Antes de morir, Rubén Zayas Montalván dejó su testimonio de cuando identificó el cuerpo de Manuel Ascunce Domenech. A 53 años del asesinato del alfabetizador, Escambray retoma sus vivencias
Cuando ofreció estas declaraciones, la vida le robaba la movilidad de las piernas a Rubén Zayas Montalván, lo condenaba a permanecer horas en el sillón devorando periódicos o reviviendo episodios de su vida. En una de esas tardes en que desenterraba recuerdos, una grabadora atrapó un capítulo de su existencia que pocas veces decidió contar: el día en que asistió a la escena del crimen del joven alfabetizador Manuel Ascunce.
“En 1961 me desempeñaba como único juez de la región Escambray. Había llevado el análisis de asesinatos, robos y otros delitos, pero nunca había visto un caso con el grado de ensañamiento como el de Manuel Ascunce.
“El 27 de noviembre, muy temprano en la mañana, casi oscuro, un jeep aparcó en el Juzgado de Condado, donde yo vivía, para informarnos de la muerte de un brigadista y un campesino. Inmediatamente, llamé a Trinidad para que enviaran a un médico y subir al lugar de los hechos. Era un camino vecinal, empinado, entre maniguales”.
Mas, ninguna adversidad geográfica de Limones Cantero era comparable con la desgarradora escena que le aguardaba: dos cadáveres que pendían de las ramas de un árbol. “Verlos a ambos me impresionó, pero sentí especial debilidad por Manuel. Él tenía 16 años, yo 28; podía ser mi hermano menor. Había recibido muchos golpes, estaba amoratado, con la lengua por fuera, los ojos fuera de las órbitas y otras señales características de los estrangulados. A pesar de toda la experiencia que yo tenía, cuando vi esos horrores, me sentí mal porque ese muchacho lo único que estaba haciendo era enseñar para cumplir una encomienda de la Revolución, y yo amo el magisterio porque mi esposa fue maestra. Además, aunque la gente de esos lugares era muy hospitalaria, es cierto, pero ahí no estaban la madre o el padre cuando murió”.
Luego de llevar a cabo el procedimiento, Rubén y los especialistas fijaron la hora del deceso a las ocho de la noche, debido a la asfixia, en la finca Palmarito, comunidad Limones Cantero; sentencia que consta en el tomo 16, folio 327 del Registro Civil de Condado, en Trinidad.
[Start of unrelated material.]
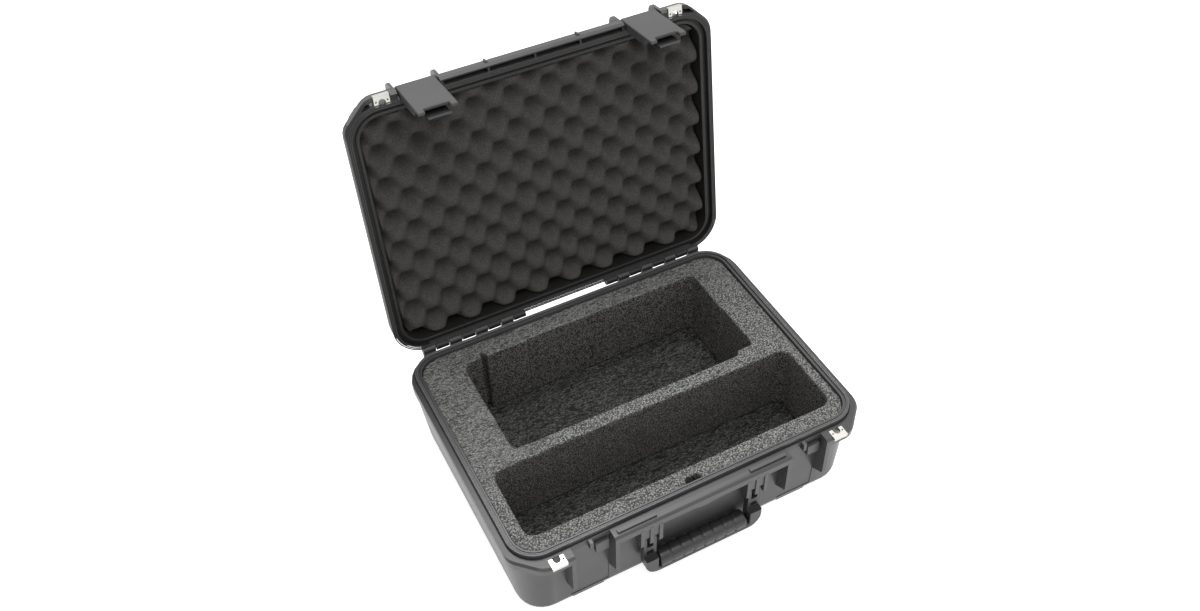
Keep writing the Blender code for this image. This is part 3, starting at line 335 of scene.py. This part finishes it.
def cellFoam(name, kind):
    look = foamLook
    spec = look[kind]
    material, tree, shader = newMaterial(name, look["roughness"])
    creased = creaseShare(tree, spec["crease"])
    cells = addCells(tree, spec["cell"]).outputs["Distance"]
    grains = addNoise(tree, spec["cell"] * look["grainSize"], 3.0, 0.7).outputs["Fac"]
    wormScale = spec["cell"] * look["wormSize"]
    worms = addNoise(tree, wormScale, 2.0, 0.55, look["creaseStretch"], look["wormTwist"]).outputs["Fac"]
    grainy = calc(tree, "MULTIPLY_ADD", grains, look["grainShare"], cells)
    grainy = calc(tree, "ADD", calc(tree, "MULTIPLY", worms, look["wormShare"]), grainy)
    away = calc(tree, "ABSOLUTE", calc(tree, "SUBTRACT", worms, 0.5))
    away = calc(tree, "MULTIPLY", away, look["foldSharpness"])
    fold = calc(tree, "MAXIMUM", calc(tree, "SUBTRACT", 1.0, away), 0.0)
    folded = calc(tree, "MULTIPLY", calc(tree, "MULTIPLY", fold, grains), look["foldShare"])
    folded = calc(tree, "ADD", calc(tree, "MULTIPLY_ADD", cells, look["foldCells"], look["foldBase"]), folded)
    blend = calc(tree, "MULTIPLY_ADD", calc(tree, "SUBTRACT", folded, grainy), creased, grainy)
    tones = [spec["light"], spec["middle"], spec["dark"]]
    colour = addRamp(tree, blend, list(zip(look["stops"], tones))).outputs["Color"]
    if kind == "wall":
        colour = seamShade(tree, colour)
    tree.links.new(colour, shader.inputs["Base Color"])
    addBump(tree, shader, [(worms, spec["wormStrength"], look["wormDepth"]),
                           (cells, look["cellStrength"], look["cellDepth"]),
                           (grains, look["grainStrength"], look["grainDepth"])])
    shader.inputs["Specular IOR Level"].default_value = look["shine"]
    return material


waveLook = {
    "roughness": 0.95, "shine": 0.1, "poreScale": 800.0, "poreStrength": 0.5, "poreDepth": 0.0008,
    "dark": (0.32, (0.036, 0.0340, 0.0314)), "light": (0.70, (0.128, 0.120, 0.112)),
}


def waveFoam(name):
    material, tree, shader = newMaterial(name, waveLook["roughness"])
    pores = addNoise(tree, waveLook["poreScale"], 4.0, 0.75).outputs["Fac"]
    tint = addRamp(tree, pores, [waveLook["dark"], waveLook["light"]])
    tree.links.new(tint.outputs["Color"], shader.inputs["Base Color"])
    addBump(tree, shader, [(pores, waveLook["poreStrength"], waveLook["poreDepth"])])
    shader.inputs["Specular IOR Level"].default_value = waveLook["shine"]
    return material


def dress(names, material):
    for name in names:
        mesh = nodes[name].data
        mesh.materials.clear()
        mesh.materials.append(material)


# Pieces made from merged copies of the CAD nodes
toHinge = Matrix.Translation((0, hingeY, rimHeight))
lidTurn = toHinge @ Matrix.Rotation(-lidAngle, 4, "X") @ toHinge.inverted()
lidUnturn = lidTurn.inverted()
cadMerge = {"distance": 3e-6, "flatAngle": 0.5}


def mergedCopy(node):
    shape = bmesh.new()
    shape.from_mesh(nodes[node].data)
    bmesh.ops.remove_doubles(shape, verts=shape.verts, dist=cadMerge["distance"])
    flat = math.radians(cadMerge["flatAngle"])
    bmesh.ops.dissolve_limit(shape, angle_limit=flat, verts=shape.verts, edges=shape.edges)
    return shape


def newPiece(name, shape, materials):
    mesh = bpy.data.meshes.new(name)
    shape.to_mesh(mesh)
    shape.free()
    for material in materials:
        mesh.materials.append(material)
    piece = bpy.data.objects.new(name, mesh)
    bpy.context.scene.collection.objects.link(piece)
    return piece


def settle(piece):
    view = bpy.context.evaluated_depsgraph_get()
    mesh = bpy.data.meshes.new_from_object(piece.evaluated_get(view))
    piece.modifiers.clear()
    piece.data = mesh
    return piece


edgeLook = {"segments": 2, "angle": 28.0, "weight": 80}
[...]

Sin embargo, el acto de aniquilar a los revolucionarios no se reducía solamente a matarlos. “En realidad, era un poco más retorcido. Tanto Manuel como Pedro tenían las marcas de haber sido arrastrados a golpes por la hierba, o sea: los estrangularon primero, y una vez muertos los izaron con una soga que usan los campesinos para atar a los bueyes”.
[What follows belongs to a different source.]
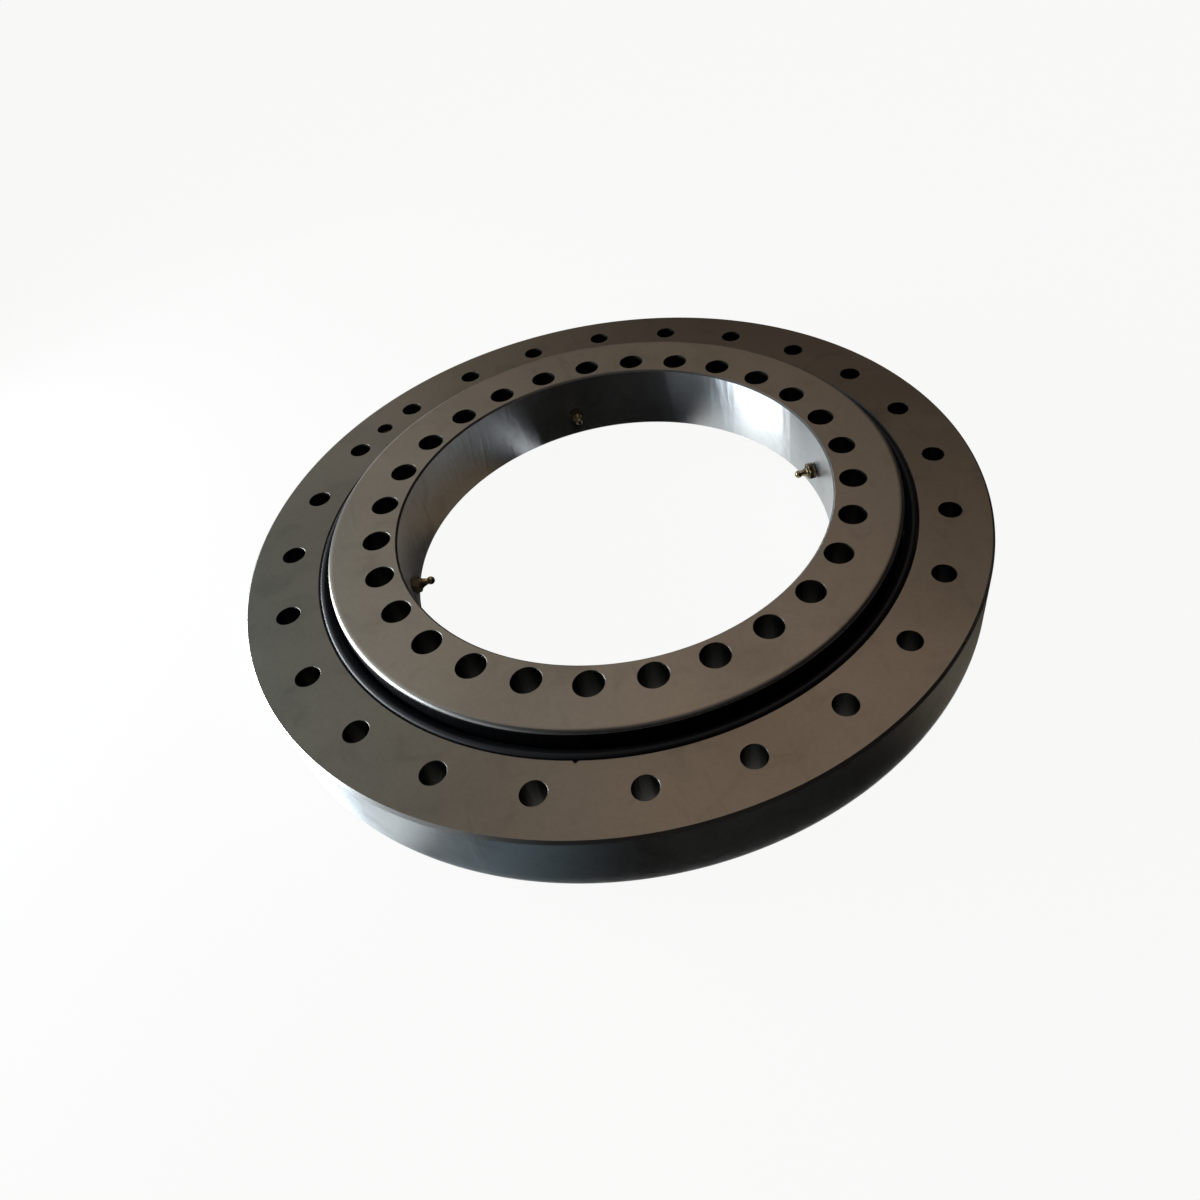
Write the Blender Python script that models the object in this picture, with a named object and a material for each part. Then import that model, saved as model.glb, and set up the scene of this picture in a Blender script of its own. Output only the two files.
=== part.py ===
"""Slewing ring bearing: two machined steel rings that turn on one caged row of balls.

The outer ring carries the upper seal and the plug through which the balls were filled.
The inner ring stands proud of it, and carries the lower seal and the grease nipples.
Metres, +Z up. Z is the bearing's axis, and the outer ring's lower face lies at Z = 0.
Run it with: blender --background --python part.py
"""

import math

import bmesh
import bpy
from mathutils import Matrix, Vector

MM = 0.001

# Ball row: every other place follows from the ball circle
BALL_COUNT = 32
BALL_DIAMETER = 30 * MM
BALL_CIRCLE = 474 * MM
BALL_CLEARANCE = 0.4 * MM

# Rings: a land is the plain strip between a raceway and the step for a seal
RING_GAP = 5.2 * MM
LAND_HEIGHT = 3.5 * MM
INNER_RING_LIFT = 5.5 * MM
INNER_RING_PROUD = 13.5 * MM
RIM_CHAMFER = 2.0 * MM
BORE_CHAMFER = 1.5 * MM
EDGE_CHAMFER = 1.0 * MM

# Bolt circles, and how far the inner ring is turned at rest
OUTER_BOLT_COUNT = 24
OUTER_BOLT_HOLE = 18 * MM
OUTER_LAND_TO_BOLTS = 30.4 * MM
OUTER_BOLTS_TO_RIM = 33 * MM
INNER_BOLT_COUNT = 28
INNER_BOLT_HOLE = 22 * MM
INNER_LAND_TO_BOLTS = 38.9 * MM
INNER_BOLTS_TO_BORE = 16.5 * MM
INNER_RING_TURN = math.radians(2.0)

# Cage
CAGE_CLEARANCE = 0.8 * MM
CAGE_END_CLEARANCE = 0.5 * MM
POCKET_CLEARANCE = 0.3 * MM

# Seals: each sits in a step of one ring and its lip runs against the other
SEAL_STEP_WIDTH = 5.6 * MM
SEAL_STEP_DEPTH = 6.0 * MM
SEAL_SINK = 1.2 * MM
SEAL_BODY_WIDTH = 3.1 * MM
SEAL_LIP_THICKNESS = 1.5 * MM
LIP_CLEARANCE = 0.5 * MM
SEAT_CLEARANCE = 0.3 * MM

# V nick in the outer ring's inside edge, where the seal is prised out
PRY_NICK_AZIMUTH = math.radians(245)
PRY_NICK_WIDTH = 8 * MM
PRY_NICK_REACH = 3 * MM
PRY_NICK_DEPTH = 3 * MM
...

¿Por qué los bandidos procedían así, por qué no ahorcarlos vivos?, inquirió Escambray en aquel entonces.
“Por ensañamiento, rabia, odio… de todo lo que oliera a Revolución. El principal autor de los hechos fue Braulio Amador Quesada. También estuvieron involucrados Pedro González Sánchez y Julio Emilio Carretero. Todos se saciaban en matar, dar golpes con las culatas de los fusiles y torturar a sus víctimas”.
Más tarde Rubén compartió con Manolo y Evelia, padres del alfabetizador, con quienes estableció un vínculo afectivo, “sobre todo con su madre, quien siempre me tuvo gran aprecio porque yo había cuidado el cuerpo de su hijo mientras ella no sabía nada todavía”.
Así, cada 26 de noviembre volvía a la memoria de Rubén Zayas el inmutable recuerdo del joven que cambió sus sueños de adolescente por un farol y una cartilla. A pesar de los años él, recostado en la saleta de su casa, cita en la calle Gutiérrez, nunca logró exorcizar el demonio del acontecimiento.